Pencabutan dilakukan tak kurang sepekan usai diterbitkan pada Kamis (6/8/2020). Burhanuddin menyebut, pencabutan Pedoman Nomor 7/2020 itu lantaran menuai polemik sehingga penerapannya saat ini belum tepat.
"Dengan ini Pedoman Nomor 7 Tahun 2020 tentang Pemberian Izin Jaksa Agung Atas Pemanggilan, Pemeriksaan, Penggeledahan, Penangkapan Dan Penahanan Terhadap Jaksa Yang Diduga Melakukan Tindak Pidana, dinyatakan dicabut," ujar Burhanuddin dalam keterangan tertulis, Selasa (12/8) malam.
Pencabutan itu berdasarkan Keputusan Jaksa Agung RI Nomor 163 Tahun 2020 tanggal 11 Agustus 2020 tentang Pencabutan Pedoman Nomor 7 Tahun 2020.
Burhanuddin berujar Pedoman Nomor 7 Tahun 2020 itu semula memang belum secara resmi diterbitkan Kejagung. Dia menduga ada pihak yang tidak bertanggung jawab sengaja menyebarkan Pedoman tersebut melalui pesan WhatsApp.
Burhanuddin mengaku akan menelusuri pelaku yang sengaja menyebarkan naskah pedoman itu.
"Bahwa Pedoman Nomor 7 Tahun 2020 tersebut belum secara resmi dikeluarkan atau diedarkan oleh Biro Hukum Kejaksaan Agung, sehingga beredarnya pedoman tersebut melalui media sosial WhatsAp diduga dilakukan oleh oknum yang tidak bertanggung jawab," ucapnya.
Lebih lanjut, Burhanuddin mengatakan, dengan pencabutan itu, pihaknya masih akan mengkaji ketentuan yang diatur dalam pasal 8 ayat (5) Undang Undang Nomor 16 Tahun 2004 tentang Kejaksaan RI. Di dalamnya menyebutkan:
Dalam hal melaksanakan tugas sebagaimana dimaksud pada ayat (4), Jaksa diduga melakukan tindak pidana maka pemanggilan, pemeriksaan, penggeledahan, penangkapan dan penahanan terhadap Jaksa yang bersangkutan hanya dapat dilakukan atas izin Jaksa Agung.
Menurut dia, meski telah melalui kajian, poin itu masih berpotensi menimbulkan perbedaan penafsiran sehingga pihaknya perlu kembali mengakajinya dengan Kementrian Hukum dan HAM.

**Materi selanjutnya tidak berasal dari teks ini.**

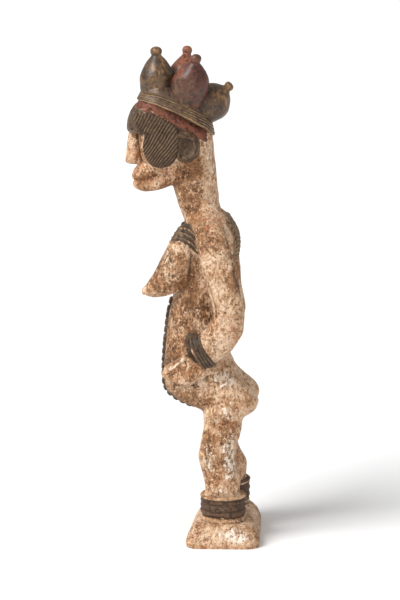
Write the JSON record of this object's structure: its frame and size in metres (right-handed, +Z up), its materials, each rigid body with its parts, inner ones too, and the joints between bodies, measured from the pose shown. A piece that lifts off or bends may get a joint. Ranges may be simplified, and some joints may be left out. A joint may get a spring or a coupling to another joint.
{
  "type": "eshu figure",
  "caption": "Carved wooden standing female figure with a coiffure of onion-shaped lobes, hands on the belly and ringed anklets, in one block with its low base.",
  "frame": {"origin": "centre of the base's underside, on the floor", "axes": "+Z up through the figure, -Y the way the figure faces, +X the figure's own left side"},
  "size_m": [0.162, 0.169, 0.6184],
  "materials": {
    "carved_wood": "worn chalky coat over wood, dark oily patina on the hair"
  },
  "bodies": {
    "root": {"carved_figure": "carved_wood"}
  },
  "joints": []
}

"Hal tersebut telah dilakukan kajian yang cukup lama, namun hingga saat ini masih diperlukan harmonisasi dan sinkronisasi lebih lanjut dengan Kementerian Hukum dan HAM serta instansi terkait," ujar dia.
Indonesia Corruption Watch (ICW) sebelumnya menuding penerbitan Pedoman Nomor 7 oleh Kejagung agar penegak hukum lain tak mengambil alih kasus terkait. Peneliti ICW, Kurnia Ramadhan, secara khusus menduga aturan ini berkaitan denga kasus jaksa Pinangki Sirna Malasari yang tersangkut kasus Djoko Tjandra.

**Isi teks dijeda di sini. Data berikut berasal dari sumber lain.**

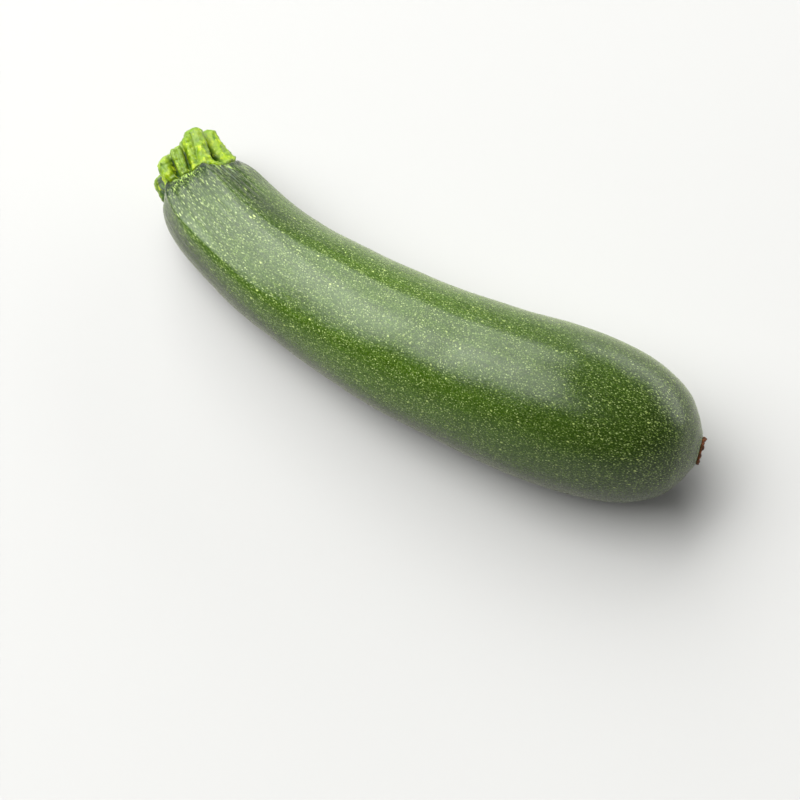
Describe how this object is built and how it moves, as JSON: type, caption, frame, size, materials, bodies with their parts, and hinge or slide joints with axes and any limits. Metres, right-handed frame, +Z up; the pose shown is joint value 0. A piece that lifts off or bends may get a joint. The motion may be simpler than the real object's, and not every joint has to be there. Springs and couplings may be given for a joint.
{
  "type": "zucchini",
  "caption": "Whole green zucchini lying on its side, gently curved, with a ridged cut stem stub at the narrow end and a small dry flower scar at the thick end.",
  "frame": {"origin": "on the surface that the zucchini rests on, under the middle of its bounding box", "axes": "+Z up, +X along the length from the stem to the flower end, +Y towards the hollow side of the bend"},
  "size_m": [0.1974, 0.0568, 0.0494],
  "materials": {
    "green_skin": "thin waxy vegetable skin, dark green with fine pale flecks, satin sheen",
    "stem_stub": "fresh cut woody stalk, yellow-green, fibrous and bumpy",
    "dry_scar": "dry rust-brown flower remnant, matte and rough"
  },
  "bodies": {
    "root": {"fruit": "green_skin", "stem": "stem_stub", "blossom_scar": "dry_scar"}
  },
  "joints": []
}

Menurutnya, pasal 112 KUHAP jelas menyatakan bahwa proses hukum tak memerlukan perizinan dari pihak manapun. Pihak yang dipanggil peyidik pun wajib memenuhinya.
"Penyidik dapat memanggil saksi maupun tersangka dan kedua subjek hukum tersebut wajib memenuhi panggilan penegak hukum tanpa adanya mekanisme perizinan tertentu oleh pihak manapun," kata Kurnia dalam keterangannya, Selasa (11/8).

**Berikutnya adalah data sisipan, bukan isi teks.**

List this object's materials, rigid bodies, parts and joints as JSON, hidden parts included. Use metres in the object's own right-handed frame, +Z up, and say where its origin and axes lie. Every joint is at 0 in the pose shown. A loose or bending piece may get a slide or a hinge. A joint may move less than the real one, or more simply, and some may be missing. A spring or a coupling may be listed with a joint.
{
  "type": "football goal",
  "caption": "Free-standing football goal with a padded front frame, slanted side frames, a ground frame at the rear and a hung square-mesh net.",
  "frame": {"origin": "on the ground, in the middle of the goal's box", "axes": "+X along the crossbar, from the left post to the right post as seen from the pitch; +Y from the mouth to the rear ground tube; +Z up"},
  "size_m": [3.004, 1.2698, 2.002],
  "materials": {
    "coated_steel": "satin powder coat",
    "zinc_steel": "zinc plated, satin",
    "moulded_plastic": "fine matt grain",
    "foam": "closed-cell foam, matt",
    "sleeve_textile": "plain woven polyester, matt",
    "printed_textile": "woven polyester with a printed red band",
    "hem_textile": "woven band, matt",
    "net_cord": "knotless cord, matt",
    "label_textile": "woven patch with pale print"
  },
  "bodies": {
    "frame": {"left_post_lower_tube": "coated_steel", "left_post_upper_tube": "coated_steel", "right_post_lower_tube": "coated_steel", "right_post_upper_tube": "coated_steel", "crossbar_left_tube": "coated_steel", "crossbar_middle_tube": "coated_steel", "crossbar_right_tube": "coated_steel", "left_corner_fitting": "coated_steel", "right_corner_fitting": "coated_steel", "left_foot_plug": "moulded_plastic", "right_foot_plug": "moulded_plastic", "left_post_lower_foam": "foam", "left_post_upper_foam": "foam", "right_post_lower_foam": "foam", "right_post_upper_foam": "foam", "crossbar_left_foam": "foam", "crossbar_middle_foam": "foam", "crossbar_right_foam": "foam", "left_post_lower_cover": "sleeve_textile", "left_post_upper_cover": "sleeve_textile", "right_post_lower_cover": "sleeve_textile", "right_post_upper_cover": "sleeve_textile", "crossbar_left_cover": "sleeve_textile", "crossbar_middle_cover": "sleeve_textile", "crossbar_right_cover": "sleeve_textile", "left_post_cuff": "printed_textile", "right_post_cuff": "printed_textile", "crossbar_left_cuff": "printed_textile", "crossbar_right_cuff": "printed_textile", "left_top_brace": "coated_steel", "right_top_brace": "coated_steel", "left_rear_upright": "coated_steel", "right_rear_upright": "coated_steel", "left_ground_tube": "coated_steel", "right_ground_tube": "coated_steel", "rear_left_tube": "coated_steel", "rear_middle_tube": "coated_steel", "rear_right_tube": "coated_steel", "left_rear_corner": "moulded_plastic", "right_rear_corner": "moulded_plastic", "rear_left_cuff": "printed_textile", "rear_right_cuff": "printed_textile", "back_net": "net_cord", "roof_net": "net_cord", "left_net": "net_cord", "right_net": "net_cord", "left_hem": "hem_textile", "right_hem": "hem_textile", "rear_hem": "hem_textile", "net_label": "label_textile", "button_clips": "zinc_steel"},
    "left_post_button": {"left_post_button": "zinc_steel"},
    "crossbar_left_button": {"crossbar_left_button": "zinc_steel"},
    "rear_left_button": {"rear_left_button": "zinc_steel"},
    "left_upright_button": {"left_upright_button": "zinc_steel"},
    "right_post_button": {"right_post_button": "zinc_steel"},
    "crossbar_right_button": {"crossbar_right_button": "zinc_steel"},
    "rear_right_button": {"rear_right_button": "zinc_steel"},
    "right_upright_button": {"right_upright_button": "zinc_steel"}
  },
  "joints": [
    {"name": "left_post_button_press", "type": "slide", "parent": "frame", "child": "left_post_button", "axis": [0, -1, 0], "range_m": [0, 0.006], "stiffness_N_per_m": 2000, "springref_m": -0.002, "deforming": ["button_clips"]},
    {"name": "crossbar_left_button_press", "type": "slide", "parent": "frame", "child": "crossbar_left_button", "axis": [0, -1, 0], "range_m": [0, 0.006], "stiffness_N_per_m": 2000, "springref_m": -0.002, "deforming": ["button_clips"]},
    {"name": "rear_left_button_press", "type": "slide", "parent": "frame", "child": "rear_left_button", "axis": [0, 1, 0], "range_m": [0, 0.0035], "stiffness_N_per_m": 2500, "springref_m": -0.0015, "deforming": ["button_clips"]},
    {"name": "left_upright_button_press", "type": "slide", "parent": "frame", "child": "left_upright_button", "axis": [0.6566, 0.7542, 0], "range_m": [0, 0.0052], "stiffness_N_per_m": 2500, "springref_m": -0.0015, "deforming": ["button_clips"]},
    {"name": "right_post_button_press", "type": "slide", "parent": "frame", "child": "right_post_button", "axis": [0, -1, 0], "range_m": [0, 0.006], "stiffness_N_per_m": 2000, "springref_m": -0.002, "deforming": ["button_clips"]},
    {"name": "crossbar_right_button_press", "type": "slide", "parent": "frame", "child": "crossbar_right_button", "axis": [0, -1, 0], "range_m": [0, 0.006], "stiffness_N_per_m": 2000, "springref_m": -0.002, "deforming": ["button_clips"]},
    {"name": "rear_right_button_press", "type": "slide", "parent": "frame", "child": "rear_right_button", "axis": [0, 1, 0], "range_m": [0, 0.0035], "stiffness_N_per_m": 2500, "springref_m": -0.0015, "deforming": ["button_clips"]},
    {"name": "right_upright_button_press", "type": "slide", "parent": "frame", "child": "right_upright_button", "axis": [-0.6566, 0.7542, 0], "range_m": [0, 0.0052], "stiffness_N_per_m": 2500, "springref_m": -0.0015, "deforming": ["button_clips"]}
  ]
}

Belakangan, Kepala Pusat Penerangan Hukum Kejagung, Hari Setyono, juga membantah dugaan ICW tersebut. Hari menegaskan, penerbitan pedoman yang di dalamnya antara lain mengatur pemeriksaan terhadap jaksa harus seizin Jaksa Agung itu tak berkaitan dengan proses hukum yang dihadapi Pinangki.
Hari menjelaskan, penerbitan pedoman itu merupakan amanat seperti diatur dalam Pasal 8 ayat 5 UU Nomor 16 Tahun 2004 tentang Kejaksaan RI. Dia bilang, selama ini, pelaksanaan ketentuan itu hanya dilakukan lewat surat biasa.
"Penerbitan pedoman itu tidak ada kaitannya dengan kasus PSM (Pinangki Sirna Malasari, red)," kata Hari.